- Differential diagnosis: hypovolemia

= Westermark sign =

Pattern seen in radiologic examinations

In chest radiography, the Westermark sign is a sign that represents a focus of oligemia (hypovolemia) (leading to collapse of vessel) seen distal to a pulmonary embolism (PE). While the chest x-ray is normal in the majority of PE cases, the Westermark sign is seen in 2% of patients.

Essentially, this is a plain X-ray version of a filling defect as seen on computed tomography pulmonary arteriogram.

The sign results from a combination of:
1. the dilation of the pulmonary arteries proximal to the embolus and
2. the collapse of the distal vasculature creating the appearance of a sharp cut off on chest radiography.
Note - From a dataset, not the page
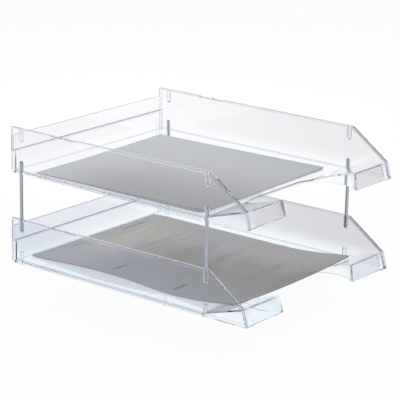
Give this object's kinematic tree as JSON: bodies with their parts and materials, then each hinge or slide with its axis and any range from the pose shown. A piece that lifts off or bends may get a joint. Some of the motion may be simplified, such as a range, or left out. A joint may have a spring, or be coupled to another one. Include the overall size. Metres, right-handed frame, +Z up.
{
  "type": "letter tray stack",
  "caption": "Clear letter trays stacked on metal riser rods, each with a ramped open front, a curved cut-out and loose sheets inside.",
  "frame": {"origin": "bottom centre of the whole stack, on the surface that it stands on", "axes": "+Z up, -Y towards the open front, +Y towards the back walls, X across the trays"},
  "size_m": [0.2772, 0.348, 0.164],
  "materials": {
    "clear_plastic": "clear, water-white, high gloss",
    "riser_steel": "bright drawn",
    "printed_paper": null,
    "grey_paper": "matt, plain"
  },
  "bodies": {
    "lower_tray": {"lower_tray": "clear_plastic"},
    "riser_front_left": {"riser_front_left": "riser_steel"},
    "riser_front_right": {"riser_front_right": "riser_steel"},
    "riser_rear_left": {"riser_rear_left": "riser_steel"},
    "riser_rear_right": {"riser_rear_right": "riser_steel"},
    "upper_tray": {"upper_tray": "clear_plastic"},
    "lower_sheets": {"lower_sheets": "printed_paper"},
    "upper_sheets": {"upper_sheets": "grey_paper"}
  },
  "joints": [
    {"name": "riser_front_left_lift", "type": "slide", "parent": "lower_tray", "child": "riser_front_left", "axis": [0, 0, 1], "range_m": [0, 0.03]},
    {"name": "riser_front_right_lift", "type": "slide", "parent": "lower_tray", "child": "riser_front_right", "axis": [0, 0, 1], "range_m": [0, 0.03]},
    {"name": "riser_rear_left_lift", "type": "slide", "parent": "lower_tray", "child": "riser_rear_left", "axis": [0, 0, 1], "range_m": [0, 0.03]},
    {"name": "riser_rear_right_lift", "type": "slide", "parent": "lower_tray", "child": "riser_rear_right", "axis": [0, 0, 1], "range_m": [0, 0.03]},
    {"name": "upper_tray_lift", "type": "slide", "parent": "riser_front_left", "child": "upper_tray", "axis": [0, 0, 1], "range_m": [0, 0.03]},
    {"name": "lower_sheets_slide", "type": "slide", "parent": "lower_tray", "child": "lower_sheets", "axis": [0, -0.9602, 0.2793], "range_m": [0, 0.35]},
    {"name": "upper_sheets_slide", "type": "slide", "parent": "upper_tray", "child": "upper_sheets", "axis": [0, -0.9602, 0.2793], "range_m": [0, 0.34]}
  ],
  "couplings": [
    {"joint": "riser_front_right_lift", "follows": "riser_front_left_lift", "ratio": 1},
    {"joint": "riser_rear_left_lift", "follows": "riser_front_left_lift", "ratio": 1},
    {"joint": "riser_rear_right_lift", "follows": "riser_front_left_lift", "ratio": 1}
  ]
}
==Sensitivity and specificity==
The Westermark sign, like Hampton's hump (a wedge shaped, pleural based consolidation associated with pulmonary infarction), has a low sensitivity (11%) and high specificity (92%) for the diagnosis of pulmonary embolism. Put more simply, the Westermark sign is seldom seen in pulmonary embolism. When visible on a chest X-ray, the Positive Predictive Value is only 33%. That is, 33% of the time that Westermark sign is seen on Chest XRay does a pulmonary embolism actually exist .

==Etymology==
It is named after Nils Westermark, a Swedish radiologist.